I may never be truly satisfied with my life until I ultimately break away from the confines of relationships that bind me and cause me to sink to the bottom of the ocean floor. Sometimes, I wish I'd have the ability to choose my own family because it will make life so much easier. That's probably why I'm closer to friends that to people who share the same blood as me. That's also probably the reason why when I'm gone, I would truly be gone.

Friday 24 August 2012

Accidentally Into Food

I watched Rock Of Ages with A today after giving him a call last night. Because we're the only people in our group of friends who's free on Friday, we decided to meet in the afternoon to exploit the student-priced tickets at the cinema. A and I practically have a similar schedule so it's easy to meet up with him as compared to the rest of my friends. I've not seen G for the longest time and it's so difficult to get a hold of him, since he's either busy with consription, or buffing up his arts portfolio.

Rock Of Ages is the kind of movie you watch because it's easy to digest and everything skims on the surface. It was a 'pop' movie despite being marketed as this 'rock and roll' gritty movie. Russell Brand is annoying he has a difficulty in differentiating his real-life persona and whatever character he's supposed to be portraying. The gay subplot, for once, was not needed and I think it's just the director's need to be inclusive which ended up backfiring because it seems forced, lackdaisical, and ultimately offensive because the gay couple ended up being a parody of the gay lifestyle.

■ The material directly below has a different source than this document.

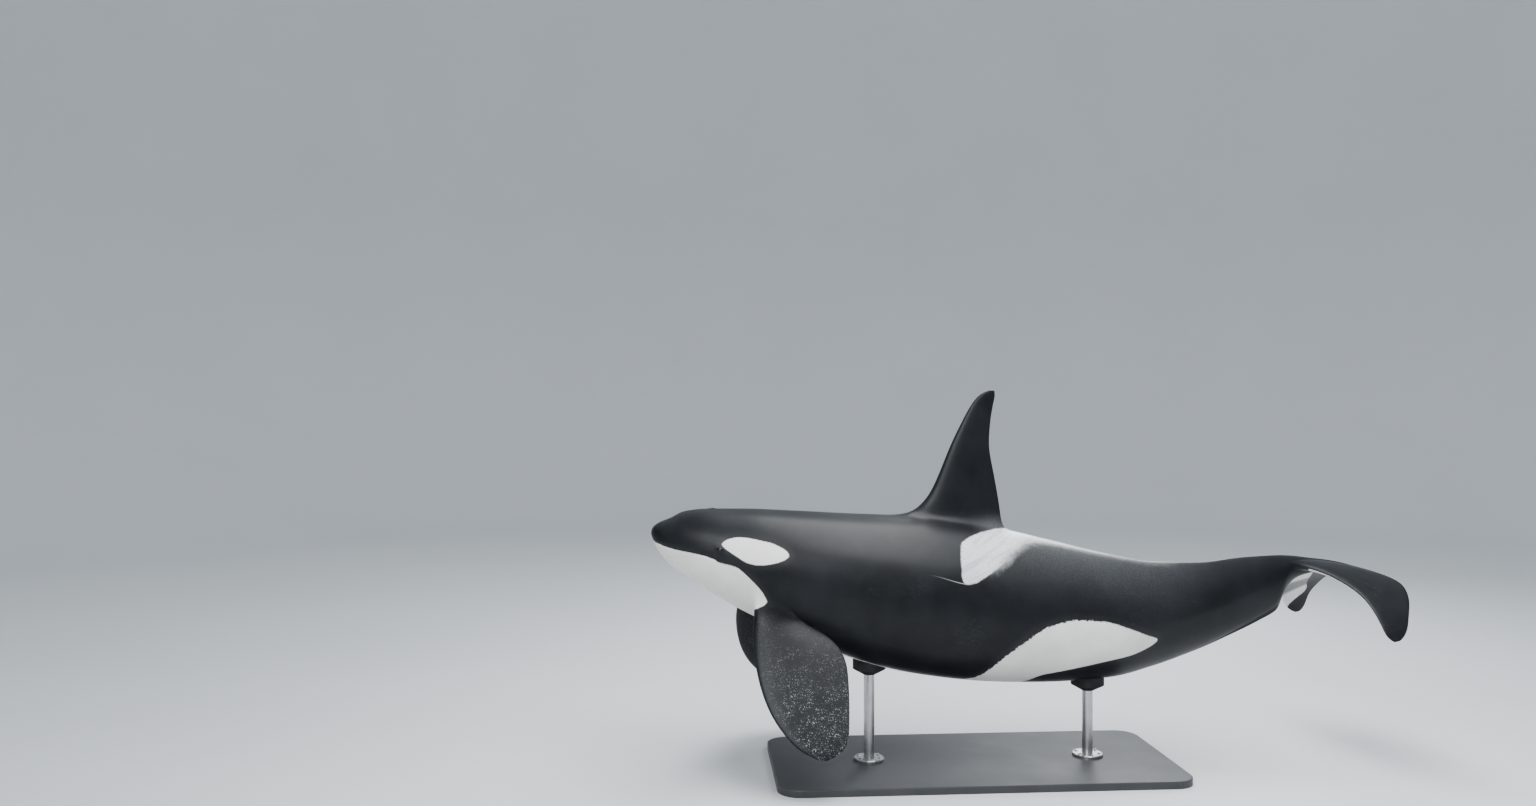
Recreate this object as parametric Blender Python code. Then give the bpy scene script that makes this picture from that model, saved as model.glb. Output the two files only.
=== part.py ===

In other news, in view of my moving away to university next year, I was thinking of things that would get me to stay connected to home and come back every weekend. Considering how small this country is, where you can get from one end of the city to the other in one hour, it seems like this plan might work out. I'm coming home to do something I love, and then returning back to my future dorm with goodies. So with that, presenting Accidentally Into Food, a baking and food blog I've started. There's really nothing there for now, but I'd thought I'd save the domain name first. I've got a few recipes lined up over the weekend to try out so it'll be filled up in no time.

Thursday 23 August 2012

Scream For Ice-Cream

The food in base was horrible the moment I returned back from my sabbatical I went out and had dinner at Holland Village at Hatched. Holland Village is just this quaint neighbourhood that has a brilliant mix of high-end residential condominiums and old-school walk-up apartments it's a good place to walk around and explore, and with names like Jalan Kelabu Asap (Charcoal Grey Road) and Jalan Merah Saga (Blood Red Road) intersecting one another, it's a really cool place to hang out and chill and get on with life.

What's really cool about Holland Village is also that they have this small little independent baking goods store that's European-chic you go in wanting to buy everything, leave with nothing, but reach home pinning for something until the moment you go to bed. Considering that it's relatively easy to commute to the area because of the circle line, I'd probably be heading down to the area more often.

Coming back from dinner, an incident happened in base that was part of the whole dynamics to ensure that we stay vigilant but I saw it coming from a million miles away. How can one fool the master of deception? It's sad to see people scramble and caught off guard but I guess it's because these people are all too familiar with the powers that be that they never ever guard themselves against any surprises that could be thrown at their faces.

Despite the surprise, it was a pleasant week as we sat in bed contemplating about our future in our shared room on the bunk beds with the air-conditioning at full blast and the blankets covering our toes. I feel that when boys open up, we actually let the flood gates open so wide it'll take a garagantuan effort to stop the onslaught of emotional waves. Or at least until we're done talking. It's eye-opening to see alpha males open up about their hopes and fears and everything in between.